- Mastodon functions somewhat similar to Twitter – account users write posts called ‘toots’, which can be replied to, liked and reposted, and they can follow each other
- Unlike Twitter, it comprises a collection of thousands of social networks that run on servers across the world, which users can choose which ones to join
With Twitter in disarray since the world’s richest person took control of it last week, Mastodon, a decentralised, open alternative from privacy-obsessed Germany, has seen a flood of new users.
“The bird is free,” tweeted Tesla mogul Elon Musk when he completed his $44 billion acquisition of Twitter. But many free-speech advocates reacted with dismay to the prospect of the world’s “town square” being controlled by one person and started looking for other options.
For the most part, Mastodon looks like Twitter, with hashtags, political back-and-forth and tech banter jostling for space with cat pictures.
But while Twitter and Facebook are controlled by one authority – a company – Mastodon is installed on thousands of computer servers, largely run by volunteer administrators who join their systems together in a federation.
People swap posts and links with others on their own server – or Mastodon “instance” – and also, almost as easily, with users on other servers across the growing network.
The fruit of six years’ work by Eugen Rochko, a young German programmer, Mastodon was born of his desire to create a public sphere that was beyond the control of a single entity. That work is starting to pay off.
“We’ve hit 1,028,362 monthly active users across the network today,” Rochko tooted – Mastodon’s version of tweeting – on Monday. “That’s pretty cool.”
That is still tiny compared with his established rivals. Twitter reported 238 million daily active users who had seen an advert as of the second quarter of 2022. Facebook said it had 1.98 billion daily active users as of the third quarter.
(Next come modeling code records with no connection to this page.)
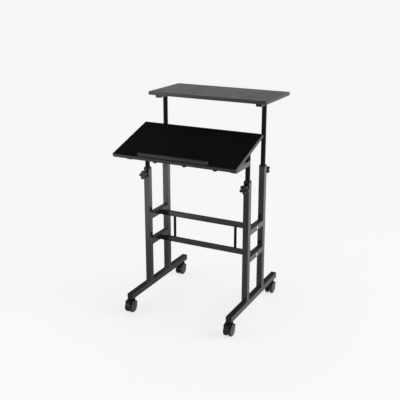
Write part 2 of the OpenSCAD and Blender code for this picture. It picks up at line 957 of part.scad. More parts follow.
foot_left();
foot_right();
foot_plugs();
front_post_left();
front_post_right();
rear_post_left();
rear_post_right();
rungs_left();
rungs_right();
crossbar_upper();
crossbar_lower();
rods();
crossbar_bolts();
post_bushings();
caster_stems();
desk_post_left();
desk_post_right();
desk_arm_left();
desk_arm_right();
arm_plugs();
desk_rail();
cord_pegs();
pivot_bolts();
desktop();
desk_stop();
tilt_bracket_left();
tilt_bracket_right();
desktop_screws();
shelf_post_left();
shelf_post_right();
shelf_bracket_left();
shelf_bracket_right();
bracket_plugs();
shelf();
shelf_screws();
desk_knob_left();
desk_knob_right();
shelf_knob_left();
shelf_knob_right();
tilt_knob_left();
tilt_knob_right();
caster_fl();
axle_fl();
wheel_fl_a();
wheel_fl_b();
brake_fl();
caster_fr();
axle_fr();
wheel_fr_a();
wheel_fr_b();
brake_fr();
caster_rl();
axle_rl();
wheel_rl_a();
wheel_rl_b();
caster_rr();
axle_rr();
wheel_rr_a();
wheel_rr_b();
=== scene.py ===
import json
import math

import bmesh
import bpy
from mathutils import Matrix, Vector


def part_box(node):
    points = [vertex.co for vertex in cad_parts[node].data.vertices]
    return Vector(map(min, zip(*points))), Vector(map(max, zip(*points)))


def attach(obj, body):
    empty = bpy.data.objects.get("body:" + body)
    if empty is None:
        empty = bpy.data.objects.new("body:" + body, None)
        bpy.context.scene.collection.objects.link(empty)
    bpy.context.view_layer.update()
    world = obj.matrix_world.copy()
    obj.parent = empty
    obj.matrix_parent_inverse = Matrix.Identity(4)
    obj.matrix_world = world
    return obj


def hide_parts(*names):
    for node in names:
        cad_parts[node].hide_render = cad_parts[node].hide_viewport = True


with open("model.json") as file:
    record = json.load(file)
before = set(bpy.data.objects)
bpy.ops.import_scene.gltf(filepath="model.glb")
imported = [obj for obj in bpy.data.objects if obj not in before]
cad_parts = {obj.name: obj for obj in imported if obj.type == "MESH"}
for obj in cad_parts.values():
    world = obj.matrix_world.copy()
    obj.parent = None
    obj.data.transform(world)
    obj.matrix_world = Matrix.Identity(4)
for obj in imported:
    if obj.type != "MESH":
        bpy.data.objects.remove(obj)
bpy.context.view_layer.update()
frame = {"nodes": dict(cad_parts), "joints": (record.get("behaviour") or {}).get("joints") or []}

mm = 0.001

# WELDED FRAME
# Two sides of square steel tube are welded up, and two flat tubes cross from one
# to the other. All are powder coated black: a satin skin with the faint orange
# peel of baked powder and a little unevenness in its sheen.


class Wire:
    """A value inside a node tree; sums written on it add Math nodes."""

    def __init__(self, recipe, socket):
        self.recipe, self.socket = recipe, socket

    def maths(self, operation, other):
        return self.recipe.node("ShaderNodeMath", {"operation": operation}, {0: self, 1: other})

    def __add__(self, other):
        return self.maths("ADD", other)

    def __mul__(self, other):
        return self.maths("MULTIPLY", other)

    __radd__, __rmul__ = __add__, __mul__


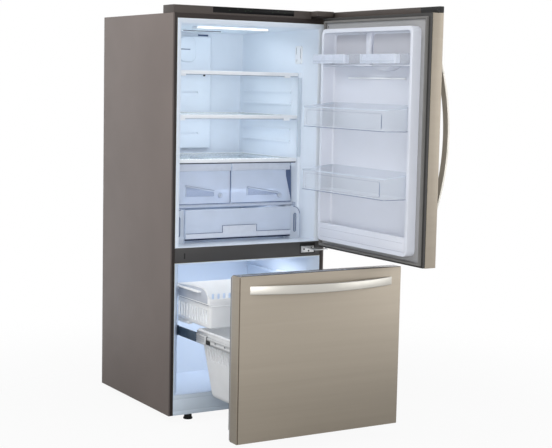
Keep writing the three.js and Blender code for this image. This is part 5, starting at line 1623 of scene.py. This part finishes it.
@dataclass
class Door:
    """The refrigerator door, drawn shut."""

    front: float = -76.3
    dyke_x: Span = (58.0, 706.0)
    dyke_z: Span = (760.0, 1664.0)
    dyke_wall: float = 16.0
    dyke_end: float = 28.0
    floor: float = -32.0
    brow_top: float = 1740.0
    pin_radius: float = 5.3
    bins_x: Span = (88.0, 688.0)
    bin_front: float = 124.0

    def build(self) -> None:
        """Builds the door and what hangs on it."""
        self.skin()
        self.cap()
        keep("door_insulation", Finishes.FOAM)
        self.flange()
        self.liner()
        self.recess_details()
        self.gasket()
        self.handle()
        for name, xs in (("outer", (96.0, 336.0)), ("hinge", (448.0, 688.0))):
            self.small_bin(name, xs)
        self.wide_bin("middle", 1251.5)
        self.wide_bin("lower", 984.0)

    def skin(self) -> None:
        """Makes the stainless skin, cut back at the brow for the dark end cap."""
        skin = Piece.copy_of("door_skin", Home.DOOR).softened(1.4, 3)
        skin.cut(Piece.block((-2.0, 14.0), (-79.0, -50.0), (1714.6, 1742.0)))
        skin.finish("door_shell", Home.DOOR, Finishes.STAINLESS, ["door_skin"])

    def cap(self) -> None:
        """Makes the cap along the brow with its black end and tip."""
        cap = Piece.copy_of("door_top_cap", Home.DOOR)
        cap.cut(Piece.block((-2.0, 120.4), (-79.0, -40.0), (1700.0, 1745.0)))
        cap.softened(1.4, 3).finish("brow_cap", Home.DOOR, Finishes.GREY_TRIM, ["door_top_cap"])
        end = Piece.block((0.0, 120.0), (-74.6, -52.6), (1714.8, self.brow_top - 0.2)).softened(2.4, 4)
        end.finish("brow_end", Home.DOOR, Finishes.BLACK, ["door_top_cap"])
        tip = Piece.block((0.0, 9.0), (-54.0, -44.0), (1714.8, 1728.0)).softened(1.6, 3)
        tip.finish("brow_tip", Home.DOOR, Finishes.BLACK)

    def flange(self) -> None:
        """Makes the inner plate's grey band, the dark ring of seam and painted shade around it, and two
        screws.
        """
        ring = front_ring(LEAF_X, (722.6, 1712.0), 60.0, PLATE_Y, 3.0)
        ring.cut(*[Piece.drum(self.pin_radius, "z", zs, (*HINGE_AXIS, 0.0), 24)
                   for zs in ((715.0, 745.0), (1688.0, 1716.0))])
        ring.softened(0.9, 2).finish("door_flange", Home.DOOR, Finishes.BAND, ["door_liner"])
        # A dark ring for the seam between gasket and skin, with the shade there painted in.
        trim = front_ring((0.8, 755.2), (721.2, 1713.4), 13.0, (-22.2, -11.8), 3.0)
        trim.softened(0.5, 1).finish("door_edge_seam_shade", Home.DOOR, Finishes.SEAM)
        screws([(717.0, -12.0, 1676.0), (749.2, -12.0, 1696.0)], "y", 1, 2.8).finish(
            "flange_screws", Home.DOOR, Finishes.BLACK)

    def liner(self) -> None:
        """Makes the moulded liner: the raised frame, the recess, the ledge and the trough."""
        xs, zs = self.dyke_x, self.dyke_z
        liner = Piece.slab(rounded(xs, zs, 26.0, 8), "y", (-35.0, self.dyke_end))
        liner.cut(Piece.slab(rounded(narrowed(xs, self.dyke_wall), narrowed(zs, self.dyke_wall), 16.0, 8),
                             "y", (self.floor, self.dyke_end + 9.0)))
        liner.round_end("y", self.dyke_end, 6.5, 5)
        liner.round_end("y", self.floor, 9.0, 4)
        inside = narrowed(xs, self.dyke_wall - 1.0)
        ledge = Piece.block(inside, (self.floor - 1.0, self.dyke_end), (1508.0, 1514.0)).softened(1.6, 3)
        wall = Piece.block(inside, (22.0, self.dyke_end), (775.0, 836.0)).softened(2.0, 3)
        roll = Piece.drum(4.6, "x", (inside[0], inside[1]), (0.0, 24.0, 832.0), 20)
        liner.joined(ledge, wall, roll)
        liner.finish("door_liner_shell", Home.DOOR, Finishes.DOOR_LINER, ["door_liner"])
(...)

But the jump in Mastodon users in a matter of days has still been startling. “I’ve gotten more new followers on Mastodon in the last week than I have in the previous five years,” Ethan Zuckerman, a social media expert at the University of Massachusetts at Amherst, wrote last week.
Before Musk completed the Twitter acquisition on October 27, Mastodon’s growth averaged 60-80 new users an hour, according to the widely-cited Mastodon Users account. It showed 3,568 new registrations in one hour on Monday morning.
Rochko started Mastodon in 2016, when rumours were spreading that PayPal founder and Musk ally Peter Thiel wanted to buy Twitter. “A right-wing billionaire was going to buy a de facto public utility that isn’t public,” Rochko told Reuters earlier this year. “It’s really important to have this global communications platform where you can learn what’s happening in the world and chat to your friends. Why is that controlled by one company?”
There is no shortage of other social networks ready to welcome any Twitter exodus, from ByteDance’s TikTok to Discord, a chat app now popular far beyond its original constituency of gamers.
Mastodon’s advocates say its decentralised approach makes it fundamentally different: rather than go to Twitter’s centrally-provided service, every user can choose their own provider, or even run their own Mastodon instance, much as users can email from Gmail or an employer-provided account or run their own email server.
No single company or person, can impose their will on the whole system or shut it all down. If an extremist voice emerged with their own server, the advocates say, it would be easy enough for other servers to cut ties with it, leaving it to talk to its own shrinking band of followers and users.
The federated approach has downsides: it is harder to find people to follow in Mastodon’s anarchic sprawl then on the neatly ordered town square that centrally administered Twitter or Facebook can offer.
But its growing group of supporters say those are outweighed by the advantages of its architecture.
Rochko, whose Mastodon foundation runs on a shoestring crowdfunded budget topped up with a modest grant from the European Commission, has found a particularly receptive audience among privacy-conscious European regulators.
Germany’s data protection commissioner is waging a campaign to get government bodies to close their Facebook pages, since, he says, there is no way of hosting a page there that conforms to European privacy laws.
Authorities should move to the federal government’s own Mastodon instance, he says. The European Commission also maintains a server for EU bodies to toot from.
“No exclusive information should be sent over a legally questionable platform,” data commissioner Ulrich Kelber said earlier this year.
While Mastodon is busier than ever before, it still has few of the big names from politics and showbiz that have made Twitter an addictive online home for journalists in particular. Few know comic Jan Boehmermann – Germany’s answer to John Oliver – outside his country, but more names are arriving daily.
For Rochko, the project’s only full-time employee, programming at his home in a small town in eastern Germany for a modest 2,400 euro ($2,394.96) monthly salary, the work continues.
“Would you believe me if I told you I’m extremely tired?” he tooted on Sunday.